### TASK BRIEF
Extract all lines that hold the string "from".

### COLLECTED DATA
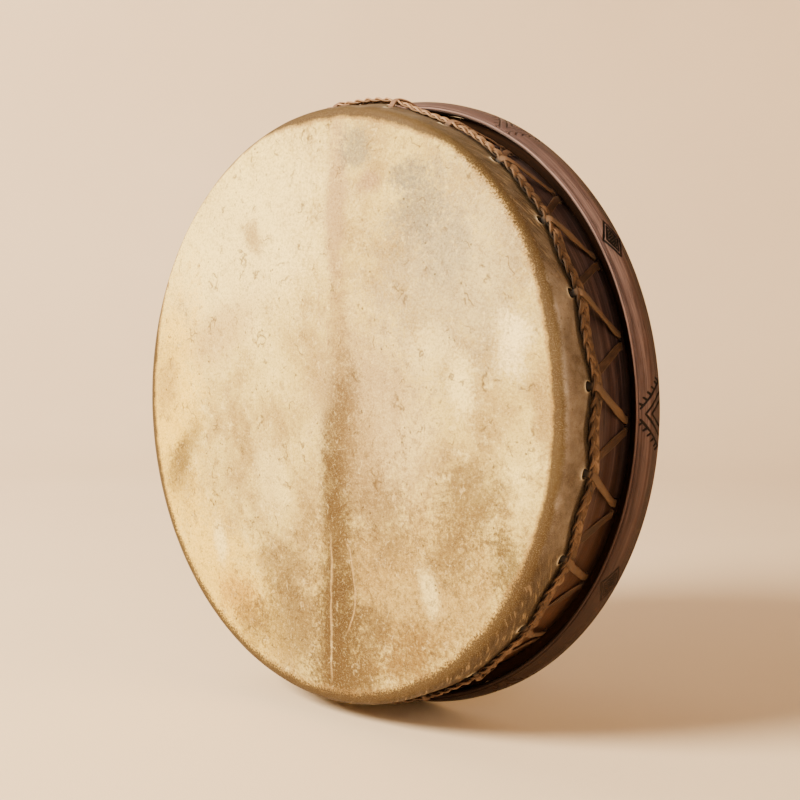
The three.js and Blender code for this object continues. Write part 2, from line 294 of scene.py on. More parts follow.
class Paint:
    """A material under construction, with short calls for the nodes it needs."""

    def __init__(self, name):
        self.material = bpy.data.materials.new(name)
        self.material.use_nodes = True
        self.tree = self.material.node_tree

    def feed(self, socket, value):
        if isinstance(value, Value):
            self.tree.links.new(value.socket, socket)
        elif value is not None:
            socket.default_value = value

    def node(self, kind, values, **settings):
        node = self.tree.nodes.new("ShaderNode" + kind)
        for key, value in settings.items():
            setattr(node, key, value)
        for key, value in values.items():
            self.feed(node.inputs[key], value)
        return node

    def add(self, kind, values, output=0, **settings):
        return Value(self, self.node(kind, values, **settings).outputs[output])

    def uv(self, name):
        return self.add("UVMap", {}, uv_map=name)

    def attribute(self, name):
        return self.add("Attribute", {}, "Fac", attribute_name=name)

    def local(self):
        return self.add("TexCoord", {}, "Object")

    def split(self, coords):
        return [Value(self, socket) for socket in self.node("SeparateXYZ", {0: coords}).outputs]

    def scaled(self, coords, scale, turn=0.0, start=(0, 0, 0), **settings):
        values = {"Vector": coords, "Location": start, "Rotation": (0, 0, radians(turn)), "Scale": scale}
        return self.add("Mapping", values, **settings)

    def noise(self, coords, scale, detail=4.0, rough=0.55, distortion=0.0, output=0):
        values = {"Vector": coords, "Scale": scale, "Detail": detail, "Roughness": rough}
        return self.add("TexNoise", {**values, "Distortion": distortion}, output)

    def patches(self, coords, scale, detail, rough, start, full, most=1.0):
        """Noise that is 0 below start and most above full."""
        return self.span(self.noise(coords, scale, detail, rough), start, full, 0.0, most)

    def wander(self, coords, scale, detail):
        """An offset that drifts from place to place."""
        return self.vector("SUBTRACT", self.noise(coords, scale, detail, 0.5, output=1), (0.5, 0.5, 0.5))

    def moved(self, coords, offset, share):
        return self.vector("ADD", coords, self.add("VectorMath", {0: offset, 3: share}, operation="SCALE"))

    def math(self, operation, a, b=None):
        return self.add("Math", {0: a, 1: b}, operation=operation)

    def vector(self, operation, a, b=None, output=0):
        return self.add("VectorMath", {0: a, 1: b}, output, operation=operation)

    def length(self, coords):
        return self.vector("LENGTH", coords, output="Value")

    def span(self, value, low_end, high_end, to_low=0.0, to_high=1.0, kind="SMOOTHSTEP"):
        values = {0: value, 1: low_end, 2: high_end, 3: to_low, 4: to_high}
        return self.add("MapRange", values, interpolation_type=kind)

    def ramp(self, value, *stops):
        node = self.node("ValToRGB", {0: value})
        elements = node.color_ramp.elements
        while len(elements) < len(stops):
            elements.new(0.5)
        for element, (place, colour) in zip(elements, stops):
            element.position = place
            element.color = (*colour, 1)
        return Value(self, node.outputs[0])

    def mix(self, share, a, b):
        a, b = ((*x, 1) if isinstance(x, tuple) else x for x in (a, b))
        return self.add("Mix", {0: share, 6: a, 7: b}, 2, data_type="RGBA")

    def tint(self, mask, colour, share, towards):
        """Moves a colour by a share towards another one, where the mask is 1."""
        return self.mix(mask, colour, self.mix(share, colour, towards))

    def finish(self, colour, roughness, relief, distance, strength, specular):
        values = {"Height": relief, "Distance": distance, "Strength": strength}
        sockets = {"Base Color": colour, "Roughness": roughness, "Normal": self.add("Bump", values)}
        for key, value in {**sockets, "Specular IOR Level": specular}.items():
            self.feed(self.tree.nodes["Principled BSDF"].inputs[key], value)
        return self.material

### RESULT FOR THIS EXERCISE
The three.js and Blender code for this object continues. Write part 2, from line 294 of scene.py on. More parts follow.
        """An offset that drifts from place to place."""